## start The data
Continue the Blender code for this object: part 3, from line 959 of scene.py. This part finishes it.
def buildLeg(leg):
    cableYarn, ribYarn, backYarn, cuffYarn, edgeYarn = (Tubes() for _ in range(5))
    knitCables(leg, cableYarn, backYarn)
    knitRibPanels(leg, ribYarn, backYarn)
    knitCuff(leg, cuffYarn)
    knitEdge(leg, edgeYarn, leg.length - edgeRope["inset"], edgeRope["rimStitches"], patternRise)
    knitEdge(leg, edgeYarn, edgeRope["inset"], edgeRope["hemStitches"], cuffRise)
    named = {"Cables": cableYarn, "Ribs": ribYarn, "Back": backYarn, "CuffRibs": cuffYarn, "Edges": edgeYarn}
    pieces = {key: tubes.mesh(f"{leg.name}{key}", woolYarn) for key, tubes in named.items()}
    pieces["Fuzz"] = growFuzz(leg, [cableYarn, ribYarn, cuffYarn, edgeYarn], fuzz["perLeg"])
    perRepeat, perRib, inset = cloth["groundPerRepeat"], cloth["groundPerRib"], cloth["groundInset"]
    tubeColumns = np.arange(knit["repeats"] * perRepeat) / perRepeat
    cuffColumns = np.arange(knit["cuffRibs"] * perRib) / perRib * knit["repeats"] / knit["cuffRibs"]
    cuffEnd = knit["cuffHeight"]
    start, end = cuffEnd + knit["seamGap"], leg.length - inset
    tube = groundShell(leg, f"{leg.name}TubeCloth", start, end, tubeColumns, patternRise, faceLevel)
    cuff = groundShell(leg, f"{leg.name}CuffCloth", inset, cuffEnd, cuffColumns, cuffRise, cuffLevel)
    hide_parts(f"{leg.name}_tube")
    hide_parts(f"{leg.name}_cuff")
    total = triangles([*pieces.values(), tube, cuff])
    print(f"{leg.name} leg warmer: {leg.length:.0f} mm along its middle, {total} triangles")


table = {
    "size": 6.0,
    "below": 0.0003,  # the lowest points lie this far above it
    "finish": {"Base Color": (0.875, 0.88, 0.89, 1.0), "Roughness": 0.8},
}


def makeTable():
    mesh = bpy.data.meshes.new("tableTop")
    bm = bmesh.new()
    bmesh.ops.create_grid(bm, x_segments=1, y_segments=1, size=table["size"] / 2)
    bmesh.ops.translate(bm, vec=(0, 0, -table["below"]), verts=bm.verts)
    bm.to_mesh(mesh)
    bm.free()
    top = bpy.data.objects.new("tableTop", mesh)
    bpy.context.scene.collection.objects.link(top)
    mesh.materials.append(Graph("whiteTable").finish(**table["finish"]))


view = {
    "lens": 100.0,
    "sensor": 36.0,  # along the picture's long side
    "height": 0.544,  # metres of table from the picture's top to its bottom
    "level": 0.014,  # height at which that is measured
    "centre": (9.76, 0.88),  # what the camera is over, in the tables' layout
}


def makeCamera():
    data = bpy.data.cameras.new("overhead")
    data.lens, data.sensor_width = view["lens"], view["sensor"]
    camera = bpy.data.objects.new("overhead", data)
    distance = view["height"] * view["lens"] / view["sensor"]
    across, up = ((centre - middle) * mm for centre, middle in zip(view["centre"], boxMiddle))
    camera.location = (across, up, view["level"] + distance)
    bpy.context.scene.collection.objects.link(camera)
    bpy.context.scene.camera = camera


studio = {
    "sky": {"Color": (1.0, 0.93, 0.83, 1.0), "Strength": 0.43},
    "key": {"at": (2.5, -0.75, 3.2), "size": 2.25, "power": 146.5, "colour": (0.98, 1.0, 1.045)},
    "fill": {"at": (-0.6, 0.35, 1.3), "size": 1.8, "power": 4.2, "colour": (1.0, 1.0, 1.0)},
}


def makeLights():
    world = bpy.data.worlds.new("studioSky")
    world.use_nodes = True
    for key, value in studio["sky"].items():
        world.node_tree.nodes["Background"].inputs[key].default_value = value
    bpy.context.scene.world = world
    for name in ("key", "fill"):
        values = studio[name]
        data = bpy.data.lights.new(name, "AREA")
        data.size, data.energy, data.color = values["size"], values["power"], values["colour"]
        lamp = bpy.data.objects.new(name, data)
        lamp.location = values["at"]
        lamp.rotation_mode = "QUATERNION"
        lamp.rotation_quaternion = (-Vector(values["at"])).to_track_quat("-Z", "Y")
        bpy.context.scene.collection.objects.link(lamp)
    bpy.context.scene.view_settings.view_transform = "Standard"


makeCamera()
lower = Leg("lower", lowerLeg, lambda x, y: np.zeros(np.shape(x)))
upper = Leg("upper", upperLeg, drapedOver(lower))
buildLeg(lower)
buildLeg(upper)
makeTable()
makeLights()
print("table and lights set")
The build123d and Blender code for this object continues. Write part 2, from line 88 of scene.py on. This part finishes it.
## end The data
* Objective *
From the first line to the last, please quote the material above exactly.

* Correct answer *
Continue the Blender code for this object: part 3, from line 959 of scene.py. This part finishes it.
def buildLeg(leg):
    cableYarn, ribYarn, backYarn, cuffYarn, edgeYarn = (Tubes() for _ in range(5))
    knitCables(leg, cableYarn, backYarn)
    knitRibPanels(leg, ribYarn, backYarn)
    knitCuff(leg, cuffYarn)
    knitEdge(leg, edgeYarn, leg.length - edgeRope["inset"], edgeRope["rimStitches"], patternRise)
    knitEdge(leg, edgeYarn, edgeRope["inset"], edgeRope["hemStitches"], cuffRise)
    named = {"Cables": cableYarn, "Ribs": ribYarn, "Back": backYarn, "CuffRibs": cuffYarn, "Edges": edgeYarn}
    pieces = {key: tubes.mesh(f"{leg.name}{key}", woolYarn) for key, tubes in named.items()}
    pieces["Fuzz"] = growFuzz(leg, [cableYarn, ribYarn, cuffYarn, edgeYarn], fuzz["perLeg"])
    perRepeat, perRib, inset = cloth["groundPerRepeat"], cloth["groundPerRib"], cloth["groundInset"]
    tubeColumns = np.arange(knit["repeats"] * perRepeat) / perRepeat
    cuffColumns = np.arange(knit["cuffRibs"] * perRib) / perRib * knit["repeats"] / knit["cuffRibs"]
    cuffEnd = knit["cuffHeight"]
    start, end = cuffEnd + knit["seamGap"], leg.length - inset
    tube = groundShell(leg, f"{leg.name}TubeCloth", start, end, tubeColumns, patternRise, faceLevel)
    cuff = groundShell(leg, f"{leg.name}CuffCloth", inset, cuffEnd, cuffColumns, cuffRise, cuffLevel)
    hide_parts(f"{leg.name}_tube")
    hide_parts(f"{leg.name}_cuff")
    total = triangles([*pieces.values(), tube, cuff])
    print(f"{leg.name} leg warmer: {leg.length:.0f} mm along its middle, {total} triangles")


table = {
    "size": 6.0,
    "below": 0.0003,  # the lowest points lie this far above it
    "finish": {"Base Color": (0.875, 0.88, 0.89, 1.0), "Roughness": 0.8},
}


def makeTable():
    mesh = bpy.data.meshes.new("tableTop")
    bm = bmesh.new()
    bmesh.ops.create_grid(bm, x_segments=1, y_segments=1, size=table["size"] / 2)
    bmesh.ops.translate(bm, vec=(0, 0, -table["below"]), verts=bm.verts)
    bm.to_mesh(mesh)
    bm.free()
    top = bpy.data.objects.new("tableTop", mesh)
    bpy.context.scene.collection.objects.link(top)
    mesh.materials.append(Graph("whiteTable").finish(**table["finish"]))


view = {
    "lens": 100.0,
    "sensor": 36.0,  # along the picture's long side
    "height": 0.544,  # metres of table from the picture's top to its bottom
    "level": 0.014,  # height at which that is measured
    "centre": (9.76, 0.88),  # what the camera is over, in the tables' layout
}


def makeCamera():
    data = bpy.data.cameras.new("overhead")
    data.lens, data.sensor_width = view["lens"], view["sensor"]
    camera = bpy.data.objects.new("overhead", data)
    distance = view["height"] * view["lens"] / view["sensor"]
    across, up = ((centre - middle) * mm for centre, middle in zip(view["centre"], boxMiddle))
    camera.location = (across, up, view["level"] + distance)
    bpy.context.scene.collection.objects.link(camera)
    bpy.context.scene.camera = camera


studio = {
    "sky": {"Color": (1.0, 0.93, 0.83, 1.0), "Strength": 0.43},
    "key": {"at": (2.5, -0.75, 3.2), "size": 2.25, "power": 146.5, "colour": (0.98, 1.0, 1.045)},
    "fill": {"at": (-0.6, 0.35, 1.3), "size": 1.8, "power": 4.2, "colour": (1.0, 1.0, 1.0)},
}


def makeLights():
    world = bpy.data.worlds.new("studioSky")
    world.use_nodes = True
    for key, value in studio["sky"].items():
        world.node_tree.nodes["Background"].inputs[key].default_value = value
    bpy.context.scene.world = world
    for name in ("key", "fill"):
        values = studio[name]
        data = bpy.data.lights.new(name, "AREA")
        data.size, data.energy, data.color = values["size"], values["power"], values["colour"]
        lamp = bpy.data.objects.new(name, data)
        lamp.location = values["at"]
        lamp.rotation_mode = "QUATERNION"
        lamp.rotation_quaternion = (-Vector(values["at"])).to_track_quat("-Z", "Y")
        bpy.context.scene.collection.objects.link(lamp)
    bpy.context.scene.view_settings.view_transform = "Standard"


makeCamera()
lower = Leg("lower", lowerLeg, lambda x, y: np.zeros(np.shape(x)))
upper = Leg("upper", upperLeg, drapedOver(lower))
buildLeg(lower)
buildLeg(upper)
makeTable()
makeLights()
print("table and lights set")
The build123d and Blender code for this object continues. Write part 2, from line 88 of scene.py on. This part finishes it.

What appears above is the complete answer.